Coverage limited to context-memory conflicts: Intra-memory conflicts (internal contradictions in parametric memory) and pure image-text modal conflicts are not explicitly modeled within the framework.
Scale and retrieval depth: Scalability to greater retrieval depths (\(k\geq 20\)) and larger models (70B+) is not yet verified. RPGD requires two forward passes, doubling inference overhead.

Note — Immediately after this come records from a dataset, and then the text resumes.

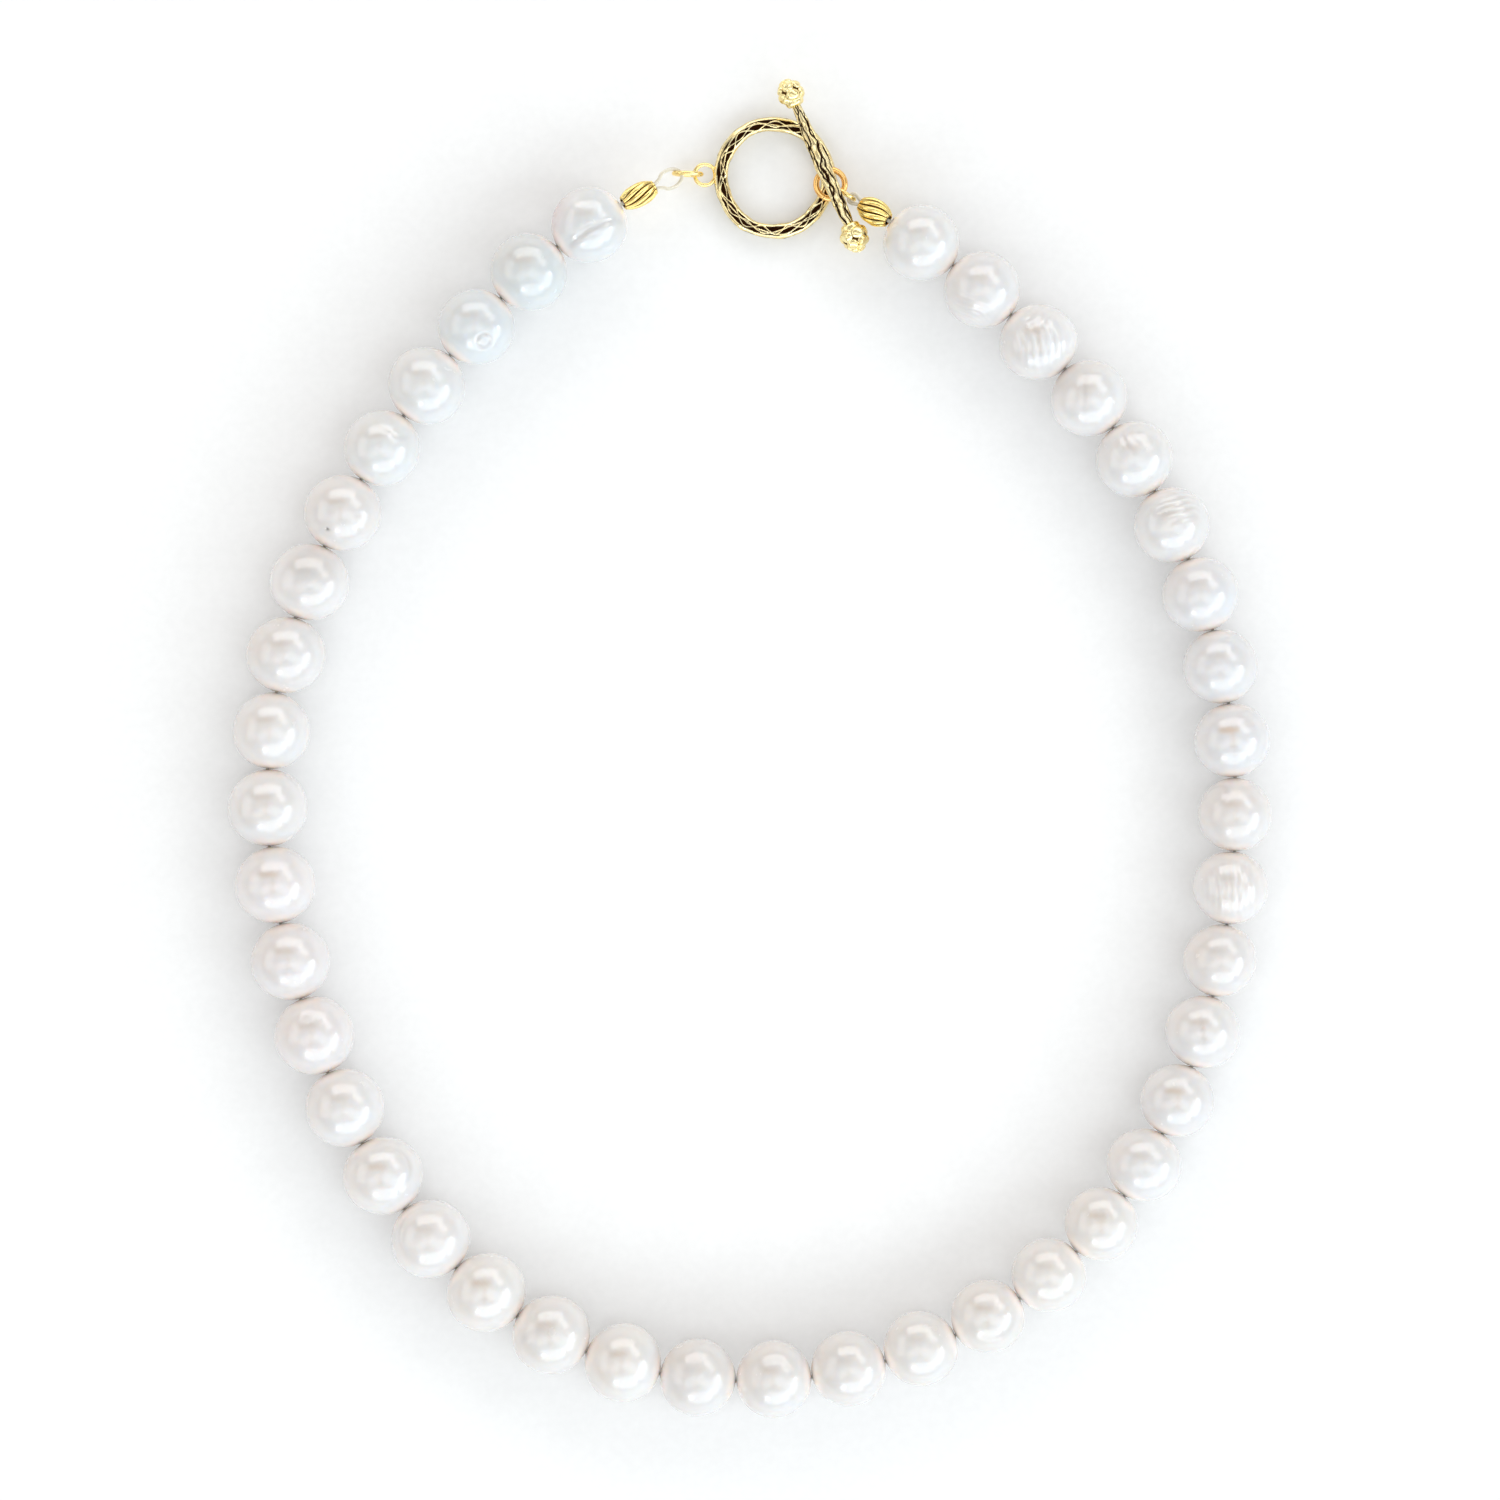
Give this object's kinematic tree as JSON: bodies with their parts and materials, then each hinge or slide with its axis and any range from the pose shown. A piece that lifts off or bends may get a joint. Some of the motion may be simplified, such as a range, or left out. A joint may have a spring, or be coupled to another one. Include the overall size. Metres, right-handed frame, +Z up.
{
  "type": "pearl necklace",
  "caption": "Single-strand necklace of near-round white pearls on a cord, closed by a gold toggle ring and budded bar with fluted crimp covers and small links.",
  "frame": {"origin": "on the table, under the middle of the necklace's bounding box as it lies flat", "axes": "+X to the right across the oval, +Y along the oval towards the clasp, +Z up from the table"},
  "size_m": [0.1304, 0.1674, 0.01],
  "materials": {
    "pearl": "gloss",
    "cord": "matte",
    "gold": "polished",
    "cover_gold": "polished",
    "rose_gold": "polished"
  },
  "bodies": {
    "pearl_01": {"pearl_01": "pearl"},
    "pearl_02": {"pearl_02": "pearl"},
    "pearl_03": {"pearl_03": "pearl"},
    "pearl_04": {"pearl_04": "pearl"},
    "pearl_05": {"pearl_05": "pearl"},
    "pearl_06": {"pearl_06": "pearl"},
    "pearl_07": {"pearl_07": "pearl"},
    "pearl_08": {"pearl_08": "pearl"},
    "pearl_09": {"pearl_09": "pearl"},
    "pearl_10": {"pearl_10": "pearl"},
    "pearl_11": {"pearl_11": "pearl"},
    "pearl_12": {"pearl_12": "pearl"},
    "pearl_13": {"pearl_13": "pearl"},
    "pearl_14": {"pearl_14": "pearl"},
    "pearl_15": {"pearl_15": "pearl"},
    "pearl_16": {"pearl_16": "pearl"},
    "pearl_17": {"pearl_17": "pearl"},
    "pearl_18": {"pearl_18": "pearl"},
    "pearl_19": {"pearl_19": "pearl"},
    "pearl_20": {"pearl_20": "pearl"},
    "pearl_21": {"pearl_21": "pearl", "beading_thread": "cord"},
    "pearl_22": {"pearl_22": "pearl"},
    "pearl_23": {"pearl_23": "pearl"},
    "pearl_24": {"pearl_24": "pearl"},
    "pearl_25": {"pearl_25": "pearl"},
    "pearl_26": {"pearl_26": "pearl"},
    "pearl_27": {"pearl_27": "pearl"},
    "pearl_28": {"pearl_28": "pearl"},
    "pearl_29": {"pearl_29": "pearl"},
    "pearl_30": {"pearl_30": "pearl"},
    "pearl_31": {"pearl_31": "pearl"},
    "pearl_32": {"pearl_32": "pearl"},
    "pearl_33": {"pearl_33": "pearl"},
    "pearl_34": {"pearl_34": "pearl"},
    "pearl_35": {"pearl_35": "pearl"},
    "pearl_36": {"pearl_36": "pearl"},
    "pearl_37": {"pearl_37": "pearl"},
    "pearl_38": {"pearl_38": "pearl"},
    "pearl_39": {"pearl_39": "pearl"},
    "pearl_40": {"pearl_40": "pearl"},
    "pearl_41": {"pearl_41": "pearl"},
    "cover_left": {"crimp_cover_left": "cover_gold", "crimp_tube_left": "gold"},
    "cover_right": {"crimp_cover_right": "cover_gold", "crimp_tube_right": "gold"},
    "jump_left": {"jump_ring_left": "gold"},
    "jump_right": {"jump_ring_right": "gold"},
    "bar_link": {"bar_link": "rose_gold"},
    "toggle_ring": {"toggle_ring": "gold"},
    "toggle_bar": {"toggle_bar": "gold"}
  },
  "joints": [
    {"name": "cover_left_swing", "type": "hinge", "parent": "pearl_01", "child": "cover_left", "pos_m": [-0.01621, 0.068, 0.00502], "axis": [0, 0, 1], "range_deg": [-15, 20], "deforming": ["beading_thread"]},
    {"name": "jump_ring_left_swing", "type": "hinge", "parent": "cover_left", "child": "jump_left", "pos_m": [-0.00944, 0.07202, 0.00321], "axis": [0, 0, 1], "range_deg": [-30, 30], "deforming": ["beading_thread"]},
    {"name": "toggle_ring_swing", "type": "hinge", "parent": "jump_left", "child": "toggle_ring", "pos_m": [-0.0063, 0.07191, 0.00191], "axis": [0, 0, 1], "range_deg": [-35, 35]},
    {"name": "cover_right_swing", "type": "hinge", "parent": "pearl_41", "child": "cover_right", "pos_m": [0.01748, 0.06582, 0.00502], "axis": [0, 0, -1], "range_deg": [-15, 20], "deforming": ["beading_thread"]},
    {"name": "jump_ring_right_swing", "type": "hinge", "parent": "cover_right", "child": "jump_right", "pos_m": [0.013, 0.06873, 0.00306], "axis": [0, 0, -1], "range_deg": [0, 25], "deforming": ["beading_thread"]},
    {"name": "bar_link_swing", "type": "hinge", "parent": "jump_right", "child": "bar_link", "pos_m": [0.01082, 0.07014, 0.00294], "axis": [0, 0, -1], "range_deg": [0, 25]},
    {"name": "toggle_bar_turn", "type": "hinge", "parent": "bar_link", "child": "toggle_bar", "pos_m": [0.01003, 0.07066, 0.00294], "axis": [0, 0, -1], "range_deg": [0, 60]},
    {"name": "gap_20_21", "type": "hinge", "parent": "pearl_21", "child": "pearl_20", "pos_m": [-0.0018, -0.07911, 0.00502], "axis": [0, 0, 1], "range_deg": [0, 14], "deforming": ["beading_thread"]},
    {"name": "gap_19_20", "type": "hinge", "parent": "pearl_20", "child": "pearl_19", "pos_m": [-0.01132, -0.07815, 0.00502], "axis": [0, 0, 1], "range_deg": [0, 15], "deforming": ["beading_thread"]},
    {"name": "gap_18_19", "type": "hinge", "parent": "pearl_19", "child": "pearl_18", "pos_m": [-0.02058, -0.07548, 0.00502], "axis": [0, 0, 1], "range_deg": [0, 16], "deforming": ["beading_thread"]},
    {"name": "gap_17_18", "type": "hinge", "parent": "pearl_18", "child": "pearl_17", "pos_m": [-0.02919, -0.07103, 0.00502], "axis": [0, 0, 1], "range_deg": [0, 16], "deforming": ["beading_thread"]},
    {"name": "gap_16_17", "type": "hinge", "parent": "pearl_17", "child": "pearl_16", "pos_m": [-0.03681, -0.06495, 0.00502], "axis": [0, 0, 1], "range_deg": [0, 15], "deforming": ["beading_thread"]},
    {"name": "gap_15_16", "type": "hinge", "parent": "pearl_16", "child": "pearl_15", "pos_m": [-0.04325, -0.05759, 0.00502], "axis": [0, 0, 1], "range_deg": [0, 14], "deforming": ["beading_thread"]},
    {"name": "gap_14_15", "type": "hinge", "parent": "pearl_15", "child": "pearl_14", "pos_m": [-0.04854, -0.04934, 0.00502], "axis": [0, 0, 1], "range_deg": [0, 12], "deforming": ["beading_thread"]},
    {"name": "gap_13_14", "type": "hinge", "parent": "pearl_14", "child": "pearl_13", "pos_m": [-0.05282, -0.04052, 0.00502], "axis": [0, 0, 1], "range_deg": [0, 11], "deforming": ["beading_thread"]},
    {"name": "gap_12_13", "type": "hinge", "parent": "pearl_13", "child": "pearl_12", "pos_m": [-0.05622, -0.03133, 0.00502], "axis": [0, 0, 1], "range_deg": [0, 11], "deforming": ["beading_thread"]},
    {"name": "gap_11_12", "type": "hinge", "parent": "pearl_12", "child": "pearl_11", "pos_m": [-0.0587, -0.02189, 0.00502], "axis": [0, 0, 1], "range_deg": [0, 11], "deforming": ["beading_thread"]},
    {"name": "gap_10_11", "type": "hinge", "parent": "pearl_11", "child": "pearl_10", "pos_m": [-0.06014, -0.01226, 0.00502], "axis": [0, 0, 1], "range_deg": [0, 12], "deforming": ["beading_thread"]},
    {"name": "gap_09_10", "type": "hinge", "parent": "pearl_10", "child": "pearl_09", "pos_m": [-0.06036, -0.00256, 0.00502], "axis": [0, 0, 1], "range_deg": [0, 13], "deforming": ["beading_thread"]},
    {"name": "gap_08_09", "type": "hinge", "parent": "pearl_09", "child": "pearl_08", "pos_m": [-0.05926, 0.00703, 0.00502], "axis": [0, 0, 1], "range_deg": [0, 13], "deforming": ["beading_thread"]},
    {"name": "gap_07_08", "type": "hinge", "parent": "pearl_08", "child": "pearl_07", "pos_m": [-0.05686, 0.01635, 0.00502], "axis": [0, 0, 1], "range_deg": [0, 13], "deforming": ["beading_thread"]},
    {"name": "gap_06_07", "type": "hinge", "parent": "pearl_07", "child": "pearl_06", "pos_m": [-0.05325, 0.02524, 0.00502], "axis": [0, 0, 1], "range_deg": [0, 12], "deforming": ["beading_thread"]},
    {"name": "gap_05_06", "type": "hinge", "parent": "pearl_06", "child": "pearl_05", "pos_m": [-0.04867, 0.03364, 0.00502], "axis": [0, 0, 1], "range_deg": [0, 10], "deforming": ["beading_thread"]},
    {"name": "gap_04_05", "type": "hinge", "parent": "pearl_05", "child": "pearl_04", "pos_m": [-0.04335, 0.04158, 0.00502], "axis": [0, 0, 1], "range_deg": [0, 9], "deforming": ["beading_thread"]},
    {"name": "gap_03_04", "type": "hinge", "parent": "pearl_04", "child": "pearl_03", "pos_m": [-0.0375, 0.04913, 0.00502], "axis": [0, 0, 1], "range_deg": [0, 9], "deforming": ["beading_thread"]},
    {"name": "gap_02_03", "type": "hinge", "parent": "pearl_03", "child": "pearl_02", "pos_m": [-0.03117, 0.05627, 0.00502], "axis": [0, 0, 1], "range_deg": [0, 11], "deforming": ["beading_thread"]},
    {"name": "gap_01_02", "type": "hinge", "parent": "pearl_02", "child": "pearl_01", "pos_m": [-0.02417, 0.06275, 0.00502], "axis": [0, 0, 1], "range_deg": [0, 14], "deforming": ["beading_thread"]},
    {"name": "gap_21_22", "type": "hinge", "parent": "pearl_21", "child": "pearl_22", "pos_m": [0.00768, -0.07855, 0.00502], "axis": [0, 0, -1], "range_deg": [0, 13], "deforming": ["beading_thread"]},
    {"name": "gap_22_23", "type": "hinge", "parent": "pearl_22", "child": "pearl_23", "pos_m": [0.01689, -0.07661, 0.00502], "axis": [0, 0, -1], "range_deg": [0, 14], "deforming": ["beading_thread"]},
    {"name": "gap_23_24", "type": "hinge", "parent": "pearl_23", "child": "pearl_24", "pos_m": [0.02563, -0.07334, 0.00502], "axis": [0, 0, -1], "range_deg": [0, 14], "deforming": ["beading_thread"]},
    {"name": "gap_24_25", "type": "hinge", "parent": "pearl_24", "child": "pearl_25", "pos_m": [0.03369, -0.06876, 0.00502], "axis": [0, 0, -1], "range_deg": [0, 15], "deforming": ["beading_thread"]},
    {"name": "gap_25_26", "type": "hinge", "parent": "pearl_25", "child": "pearl_26", "pos_m": [0.0408, -0.06291, 0.00502], "axis": [0, 0, -1], "range_deg": [0, 15], "deforming": ["beading_thread"]},
    {"name": "gap_26_27", "type": "hinge", "parent": "pearl_26", "child": "pearl_27", "pos_m": [0.04678, -0.05596, 0.00502], "axis": [0, 0, -1], "range_deg": [0, 14], "deforming": ["beading_thread"]},
    {"name": "gap_27_28", "type": "hinge", "parent": "pearl_27", "child": "pearl_28", "pos_m": [0.05155, -0.04817, 0.00502], "axis": [0, 0, -1], "range_deg": [0, 13], "deforming": ["beading_thread"]},
    {"name": "gap_28_29", "type": "hinge", "parent": "pearl_28", "child": "pearl_29", "pos_m": [0.05518, -0.03979, 0.00502], "axis": [0, 0, -1], "range_deg": [0, 12], "deforming": ["beading_thread"]},
    {"name": "gap_29_30", "type": "hinge", "parent": "pearl_29", "child": "pearl_30", "pos_m": [0.05782, -0.03103, 0.00502], "axis": [0, 0, -1], "range_deg": [0, 11], "deforming": ["beading_thread"]},
    {"name": "gap_30_31", "type": "hinge", "parent": "pearl_30", "child": "pearl_31", "pos_m": [0.05958, -0.02203, 0.00502], "axis": [0, 0, -1], "range_deg": [0, 10], "deforming": ["beading_thread"]},
    {"name": "gap_31_32", "type": "hinge", "parent": "pearl_31", "child": "pearl_32", "pos_m": [0.06052, -0.01287, 0.00502], "axis": [0, 0, -1], "range_deg": [0, 10], "deforming": ["beading_thread"]},
    {"name": "gap_32_33", "type": "hinge", "parent": "pearl_32", "child": "pearl_33", "pos_m": [0.0606, -0.00362, 0.00502], "axis": [0, 0, -1], "range_deg": [0, 11], "deforming": ["beading_thread"]},
    {"name": "gap_33_34", "type": "hinge", "parent": "pearl_33", "child": "pearl_34", "pos_m": [0.05974, 0.00564, 0.00502], "axis": [0, 0, -1], "range_deg": [0, 12], "deforming": ["beading_thread"]},
    {"name": "gap_34_35", "type": "hinge", "parent": "pearl_34", "child": "pearl_35", "pos_m": [0.05781, 0.0148, 0.00502], "axis": [0, 0, -1], "range_deg": [0, 12], "deforming": ["beading_thread"]},
    {"name": "gap_35_36", "type": "hinge", "parent": "pearl_35", "child": "pearl_36", "pos_m": [0.05474, 0.02368, 0.00502], "axis": [0, 0, -1], "range_deg": [0, 12], "deforming": ["beading_thread"]},
    {"name": "gap_36_37", "type": "hinge", "parent": "pearl_36", "child": "pearl_37", "pos_m": [0.05055, 0.03215, 0.00502], "axis": [0, 0, -1], "range_deg": [0, 12], "deforming": ["beading_thread"]},
    {"name": "gap_37_38", "type": "hinge", "parent": "pearl_37", "child": "pearl_38", "pos_m": [0.04534, 0.04008, 0.00502], "axis": [0, 0, -1], "range_deg": [0, 11], "deforming": ["beading_thread"]},
    {"name": "gap_38_39", "type": "hinge", "parent": "pearl_38", "child": "pearl_39", "pos_m": [0.03929, 0.04742, 0.00502], "axis": [0, 0, -1], "range_deg": [0, 10], "deforming": ["beading_thread"]},
    {"name": "gap_39_40", "type": "hinge", "parent": "pearl_39", "child": "pearl_40", "pos_m": [0.03259, 0.0542, 0.00502], "axis": [0, 0, -1], "range_deg": [0, 10], "deforming": ["beading_thread"]},
    {"name": "gap_40_41", "type": "hinge", "parent": "pearl_40", "child": "pearl_41", "pos_m": [0.02534, 0.06041, 0.00502], "axis": [0, 0, -1], "range_deg": [0, 11], "deforming": ["beading_thread"]}
  ]
}
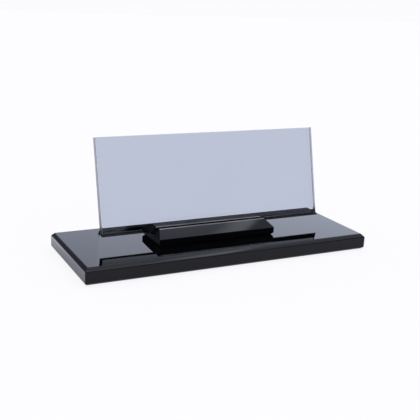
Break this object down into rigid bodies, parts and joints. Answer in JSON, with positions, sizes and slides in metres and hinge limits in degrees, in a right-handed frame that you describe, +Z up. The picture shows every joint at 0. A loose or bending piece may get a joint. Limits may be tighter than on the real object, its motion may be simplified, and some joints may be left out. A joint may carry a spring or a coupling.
{
  "type": "desk name plate",
  "caption": "Desk name plate: a clear crystal plate leaning back on a bevelled black crystal slab, with a slotted black bar for business cards in front.",
  "frame": {"origin": "on the desk, under the centre of the base slab", "axes": "+X along the slab to the right of someone reading the plate, +Y away from that reader, +Z up"},
  "size_m": [0.25, 0.092, 0.0922],
  "materials": {
    "black_crystal": "polished opaque black",
    "clear_crystal": "polished clear, faintly blue-grey",
    "clear_cement": "thin clear film over black",
    "rubber_pad": "matt black"
  },
  "bodies": {
    "root": {"base_slab": "black_crystal", "name_plate": "clear_crystal", "card_bar": "black_crystal", "plate_bond": "clear_cement", "bar_bond": "clear_cement", "foot_pad_front_left": "rubber_pad", "foot_pad_front_right": "rubber_pad", "foot_pad_back_left": "rubber_pad", "foot_pad_back_right": "rubber_pad"}
  },
  "joints": []
}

vs. ReflectiVA / VLM-PRF: While others rely on external feedback or pseudo-relevance reranking for retrieval post-processing, REAL shifts the effort to internal pivot discrimination and decoding, allowing gains without changing the retriever.
vs. NoteMR / mKG-RAG: Unlike works using structured notes or knowledge graphs, REAL performs discrete determinations of "which factual point has a conflict." REAL's advantage lies in multi-hop reasoning (avoiding noise from global graph indexing).
vs. Traditional Contrastive Decoding (e.g., CD / DoLa): Traditional methods use global contrastive prompts or inter-layer contrasts. REAL precisely projects the contrastive direction onto pivot tokens and uses Gram-Schmidt orthogonalization to avoid collateral damage.

Rating¶

Novelty: ⭐⭐⭐⭐⭐ The formalization of Reasoning-Pivot redefines the KI-VQA conflict problem, representing a conceptual innovation rather than engineering stacking.
Experimental Thoroughness: ⭐⭐⭐⭐ Covers 4 discrimination datasets + 3 KI-VQA benchmarks + 4 model scales with complete ablations; however, scaling experiments for 70B+ models and longer retrieval depths are missing.
Writing Quality: ⭐⭐⭐⭐ Formal definitions in Section 3 are clear, and the method section is well-supported by equations and algorithms.
Value: ⭐⭐⭐⭐⭐ Directly applicable to any multimodal system relying on external knowledge; RPGD is training-free and plug-and-play.